Please give back word for word the lines below, from the first one through the one with "q, t = cut_place(x, z)".

_DATA LINES_
------------------------------------

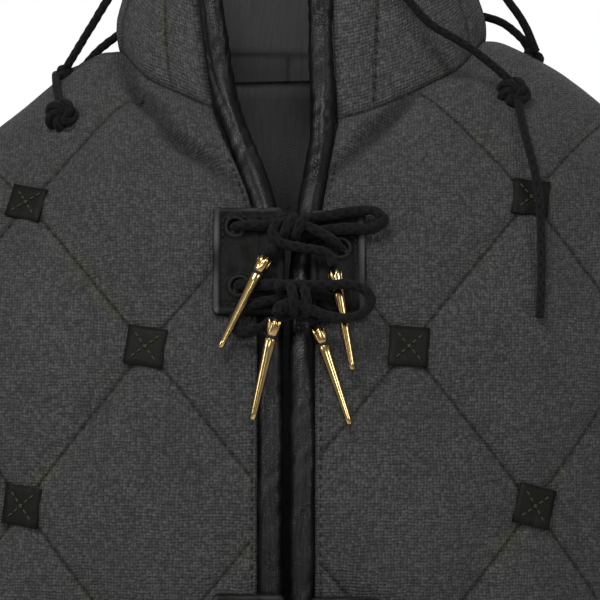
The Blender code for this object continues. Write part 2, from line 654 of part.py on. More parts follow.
def front_binding(name, hand, finish):
    """The rolled leather over one front edge, from the hem to the collar's top."""
    z = np.array([*np.linspace(HEM, -130.0, 18), -90.0, -67.0, -53.0, -40.0])
    x = front_edge(z, hand)
    q, t = cut_place(x, z)

    def place(a, b):
        return body(a, b, FRONT)

    spots, out = place(q, t), normals(place, q, t)
    neck = neck_seam(np.array([math.asin((front_edge(-24.0, hand) - NECK_X) / NECK_RADIUS)]))
    top_x = front_edge(COLLAR_FRONT_TOP, hand)
    _, wide, middle, deep, back = COLLAR_ROWS[1]
    angle = math.asin((top_x - middle) / wide)
    head = np.array([top_x, back - deep * math.cos(angle), COLLAR_FRONT_TOP + 11.0])
    shares = np.array([0.25, 0.6, 1.0])[:, None]
    spots = np.concatenate([spots, neck, neck + (head - neck) * shares])
    seam_out = unit(out[-1:] + np.array([[0.0, -1.0, 0.0]]))
    stand_out = unit(np.array([[math.sin(angle), -math.cos(angle), 0.2]]))
    out = np.concatenate([out, seam_out, np.repeat(stand_out, 3, axis=0)])
    run = unit(np.gradient(spots, axis=0))
    wide_way = unit(np.cross(run, out))
    out = unit(np.cross(wide_way, run))
    return swept(name, spots - out * BINDING_SINK, wide_way, out, finish,
                 half=(BINDING_HALF_WIDTH, BINDING_HALF_DEPTH))


def collar_binding(name, finish):
    """The rolled leather over the collar's top."""
    place = collar_surface()
    turns = np.linspace(0.012, 0.996, 22)
    spots = place(turns, np.ones(22))
    run = unit(np.gradient(spots, axis=0))
    up = np.repeat([[0.0, 0.0, 1.0]], 22, axis=0)
    out = unit(np.cross(run, up))
    up = unit(np.cross(out, run))
    spots = spots - out * BINDING_SINK + up * (BINDING_HALF_DEPTH + SEAM_GAP + 0.4)
    return swept(name, spots, out, up, finish, half=(BINDING_HALF_WIDTH, BINDING_HALF_DEPTH))


def rounded(x0, x1, z0, z1, corner=3.0):
    """A rectangle with cut corners, with a point near every 8 mm."""
    corners = [(x0 + corner, z0), (x1 - corner, z0), (x1, z0 + corner), (x1, z1 - corner),
               (x1 - corner, z1), (x0 + corner, z1), (x0, z1 - corner), (x0, z0 + corner)]
    points = []
    for a, b in zip(corners, corners[1:] + corners[:1]):
        points += [tuple(p) for p in evenly([a, b], 11.0)[:-1]]
    return np.array(points)


def leather(name, outline, holes, lift, thickness, finish, drop=0.0, grid=9.0):
    """A flat leather piece that follows the front, its outline given as seen from the front."""
    low, high = outline.min(0), outline.max(0)
    loose = np.array([(x, z) for x in np.arange(low[0] + grid, high[0], grid)
                      for z in np.arange(low[1] + grid, high[1], grid)])
    if len(loose):
        keep = edge_distance(loose, outline) > 3.0
        for hole in holes:
            keep &= edge_distance(loose, hole) < -3.0
        loose = loose[keep]
    flat, faces = triangles_of(outline, loose=loose, holes=holes)
    outer = front_point(flat[:, 0], flat[:, 1] - drop, np.full(len(flat), lift + thickness))
    inner = front_point(flat[:, 0], flat[:, 1] - drop, np.full(len(flat), lift))
    return wall_mesh(name, outer, inner, faces, finish)


def smooth_route(points, parts=2):
    """A route's points on a smooth curve through them."""
    p = np.asarray(points, float)
    p = np.concatenate([[2 * p[0] - p[1]], p, [2 * p[-1] - p[-2]]])
    found = []
    for k in range(1, len(p) - 2):
        for s in np.arange(parts) / parts:
            found.append(0.5 * (2 * p[k] + (p[k + 1] - p[k - 1]) * s
                                + (2 * p[k - 1] - 5 * p[k] + 4 * p[k + 1] - p[k + 2]) * s**2
                                + (3 * p[k] - p[k - 1] - 3 * p[k + 1] + p[k + 2]) * s**3))
    return np.array(found + [p[-2]])


def cord_tube(name, points, radius, finish):
    """A cord as a curve with filled ends."""
    curve = bpy.data.curves.new(name, "CURVE")
    curve.dimensions = "3D"
    curve.bevel_depth = radius * MM
    curve.bevel_resolution = 2
    curve.use_fill_caps = True
    curve.resolution_u = 1
    curve.render_resolution_u = 0
    spline = curve.splines.new("POLY")
    spline.points.add(len(points) - 1)
    for spot, at in zip(spline.points, points):
        spot.co = (*(at * MM), 1.0)
    curve.materials.append(finish)
    made = bpy.data.objects.new(name, curve)
    bpy.data.collections["gambeson"].objects.link(made)
    return made


def lace_route(key, pair):
    """One half of a lace, from its eyelet to its aglet."""
    rows = np.array(LACES[key])
    return front_point(rows[:, 0], rows[:, 1] - PAIR_PITCH * pair, rows[:, 2])


def aglet(name, key, pair, finish):
    """A turned brass aglet on the end of a lace."""
    route = lace_route(key, pair)
    x, z, off = AGLET_TIPS[key]
    tip = front_point(np.array([x]), np.array([z - PAIR_PITCH * pair]), np.array([off]))[0]
    way = unit(tip - route[-1])
    start = route[-1] + way * (SEAM_GAP + 0.9)
    across = unit(np.cross(way, np.array([0.0, 1.0, 0.0])))
    other = np.cross(way, across)
    mesh = bmesh.new()
    rings = []
    for far, radius in AGLET_PROFILE:
        rings.append([
            mesh.verts.new(Vector(start + way * far + radius * (
                across * math.cos(2 * math.pi * k / AGLET_SIDES) + other * math.sin(2 * math.pi * k / AGLET_SIDES))) * MM)
            for k in range(AGLET_SIDES)])
    for low, high in zip(rings, rings[1:]):
        for k in range(AGLET_SIDES):
            n = (k + 1) % AGLET_SIDES
            mesh.faces.new((low[k], low[n], high[n], high[k]))
    mesh.faces.new(rings[0][::-1])
    mesh.faces.new(rings[-1])
    return finish_mesh(name, mesh, finish)


def knot(name, at, radius, finish):
    """A small round knot."""
    mesh = bmesh.new()
    bmesh.ops.create_icosphere(mesh, subdivisions=2, radius=radius * MM)
    bmesh.ops.translate(mesh, verts=mesh.verts, vec=Vector(at) * MM)
    return finish_mesh(name, mesh, finish)


def square(name, column, row, finish):
    """A leather square on a crossing of the quilting."""
    q = FRONT_QUILT[0] + column * QUILT_HALF_WIDTH
    t = FRONT_QUILT[1] + row * QUILT_HALF_HEIGHT
    half = SQUARE_SIDE / 2
    turn = np.array([[math.cos(SQUARE_TILT), -math.sin(SQUARE_TILT)], [math.sin(SQUARE_TILT), math.cos(SQUARE_TILT)]])
    grid = np.array([(i, j) for i in (-half, 0.0, half) for j in (-half, 0.0, half)]) @ turn.T + (q, t)
    faces = []
    for i in range(2):
        for j in range(2):
            p = i * 3 + j
            faces += [(p, p + 3, p + 4), (p, p + 4, p + 1)]

    def place(a, b):
        return body(a, b, FRONT)

    base, out = place(grid[:, 0], grid[:, 1]), normals(place, grid[:, 0], grid[:, 1])
    return wall_mesh(name, base + out * (SQUARE_LIFT + SQUARE_THICKNESS), base + out * SQUARE_LIFT, np.array(faces), finish)


def build():
    """Makes the whole coat."""
    for old in list(bpy.data.objects):
        bpy.data.objects.remove(old)
    bpy.context.scene.collection.children.link(bpy.data.collections.new("gambeson"))
    canvas = material("black_canvas", (0.045, 0.045, 0.044), 0.85)
    black = material("black_leather", (0.012, 0.012, 0.012), 0.35)
    patch = material("patch_leather", (0.018, 0.017, 0.016), 0.5)
    brass = material("brass", (0.75, 0.55, 0.22), 0.25, 1.0)
    braid = material("black_cord", (0.015, 0.015, 0.015), 0.8)

    quilted("front_left", front_outline(0), FRONT_QUILT, FRONT, canvas)
    quilted("front_right", front_outline(1), FRONT_QUILT, FRONT, canvas)
    quilted("back", back_outline(), BACK_QUILT, BACK, canvas)
    sleeve("sleeve_left", 0, canvas)
    sleeve("sleeve_right", 1, canvas)
    collar("collar", canvas)
    front_binding("binding_left", 0, black)
    front_binding("binding_right", 1, black)
    collar_binding("binding_collar", black)
    for pair, level in enumerate(PAIRS):
        for side, x0, x1, z0, z1, eyelets in PATCHES:
            holes = [np.array([(x + EYELET_RADIUS * math.cos(a), z + EYELET_RADIUS * math.sin(a))
                               for a in np.arange(8) * math.pi / 4]) for x, z in eyelets]
            leather(f"patch_{level}_{side}", rounded(x0, x1, z0, z1), holes, PATCH_LIFT, PATCH_THICKNESS,
                    patch, drop=PAIR_PITCH * pair)
        for key in LACES:
            cord_tube(f"lace_{level}_{key}", smooth_route(lace_route(key, pair), 1), LACE_RADIUS, braid)
            aglet(f"aglet_{level}_{key}", key, pair, brass)
    for name, (column, row) in SQUARES.items():
        square(name, column, row, patch)
    for name, points in CORDS.items():
        cord_tube(name, smooth_route(np.array(points), 2), CORD_RADIUS, braid)
    tail = np.array(TAIL)
    cord_tube("cord_right_tail", smooth_route(front_point(*tail.T), 2), CORD_RADIUS, braid)
    for name, (x, y, z, radius) in KNOTS.items():
        knot(name, (x, y, z), radius, braid)


build()
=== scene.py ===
"""Dresses the gambeson: canvas, leather, laces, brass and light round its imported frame.

Sizes are millimetres until a mesh is made. Each cloth panel is drawn in its
own flat cut, (q, t), as in the part's source: q runs round the body from the
middle of the front or back, and t runs up it.
"""
from __future__ import annotations

import logging
import math
from collections.abc import Callable, Iterable, Sequence
from dataclasses import dataclass, field
from enum import Enum

import bmesh
import bpy
import numpy as np
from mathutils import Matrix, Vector
from mathutils.geometry import delaunay_2d_cdt

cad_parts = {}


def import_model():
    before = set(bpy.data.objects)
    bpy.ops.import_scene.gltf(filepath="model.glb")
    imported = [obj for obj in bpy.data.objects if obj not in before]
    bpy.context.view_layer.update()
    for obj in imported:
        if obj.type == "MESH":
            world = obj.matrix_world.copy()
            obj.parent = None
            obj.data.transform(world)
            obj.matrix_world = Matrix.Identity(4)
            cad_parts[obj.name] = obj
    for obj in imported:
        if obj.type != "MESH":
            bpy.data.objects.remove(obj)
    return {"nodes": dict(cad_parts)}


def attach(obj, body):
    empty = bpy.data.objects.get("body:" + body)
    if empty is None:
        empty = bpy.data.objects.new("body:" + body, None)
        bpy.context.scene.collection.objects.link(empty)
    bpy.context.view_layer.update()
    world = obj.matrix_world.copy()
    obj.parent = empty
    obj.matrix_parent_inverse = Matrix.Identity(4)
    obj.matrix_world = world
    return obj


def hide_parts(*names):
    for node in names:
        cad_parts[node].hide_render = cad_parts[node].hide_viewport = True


LOG = logging.getLogger("gambeson")
MM = 0.001
Points = np.ndarray
Place = Callable[[Points, Points], Points]
Piece = bpy.types.Object
Material = bpy.types.Material
Socket = bpy.types.NodeSocket
Mesh = bmesh.types.BMesh
Segments = list[tuple[Points, Points]]
Colour = tuple[float, float, float]


class Side(Enum):
    """The two halves of the body's form."""

    FRONT = -1
    BACK = 1


class Hand(Enum):
    """Left and right as seen from the front of the coat."""

    LEFT = -1
    RIGHT = 1


# Form of the coat


def smooth_rows(rows: Sequence[Sequence[float]], at: Points) -> Points:
    """Reads a table at the given values of its first column, on a smooth curve.

    Args:
        rows: The table, its first column the key.
        at: Values of the key.

    Returns:
        The other columns at those values.
    """
    table = np.array(sorted(rows), float)
    keys, values = table[:, 0], table[:, 1:]
    slopes = np.gradient(values, keys, axis=0)
    slopes[-1] = 0.0
    at = np.clip(np.asarray(at, float), keys[0], keys[-1])
    i = np.clip(np.searchsorted(keys, at) - 1, 0, len(keys) - 2)
    span = (keys[i + 1] - keys[i])[..., None]
    s = (at - keys[i])[..., None] / span
    return (
        (2 * s**3 - 3 * s**2 + 1) * values[i] + (s**3 - 2 * s**2 + s) * span * slopes[i]
        + (3 * s**2 - 2 * s**3) * values[i + 1] + (s**3 - s**2) * span * slopes[i + 1]
    )


def unit(v: Points) -> Points:
    """Vectors made one long."""
    return v / np.maximum(np.linalg.norm(v, axis=-1, keepdims=True), 1e-9)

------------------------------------

_SOLVED EXERCISE_
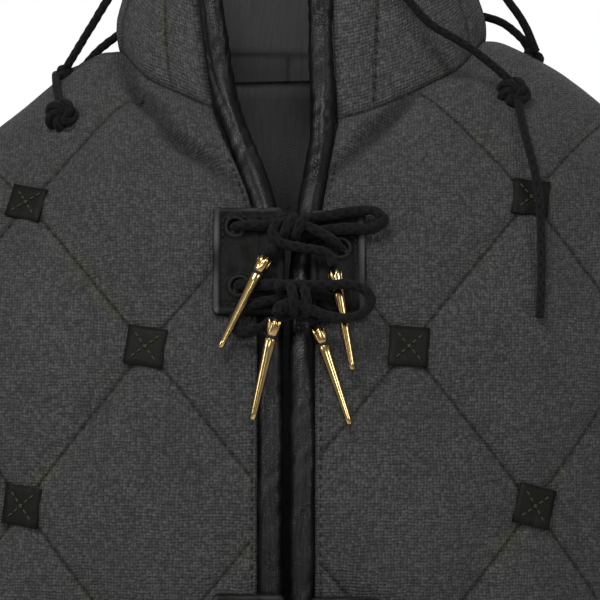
The Blender code for this object continues. Write part 2, from line 654 of part.py on. More parts follow.
def front_binding(name, hand, finish):
    """The rolled leather over one front edge, from the hem to the collar's top."""
    z = np.array([*np.linspace(HEM, -130.0, 18), -90.0, -67.0, -53.0, -40.0])
    x = front_edge(z, hand)
    q, t = cut_place(x, z)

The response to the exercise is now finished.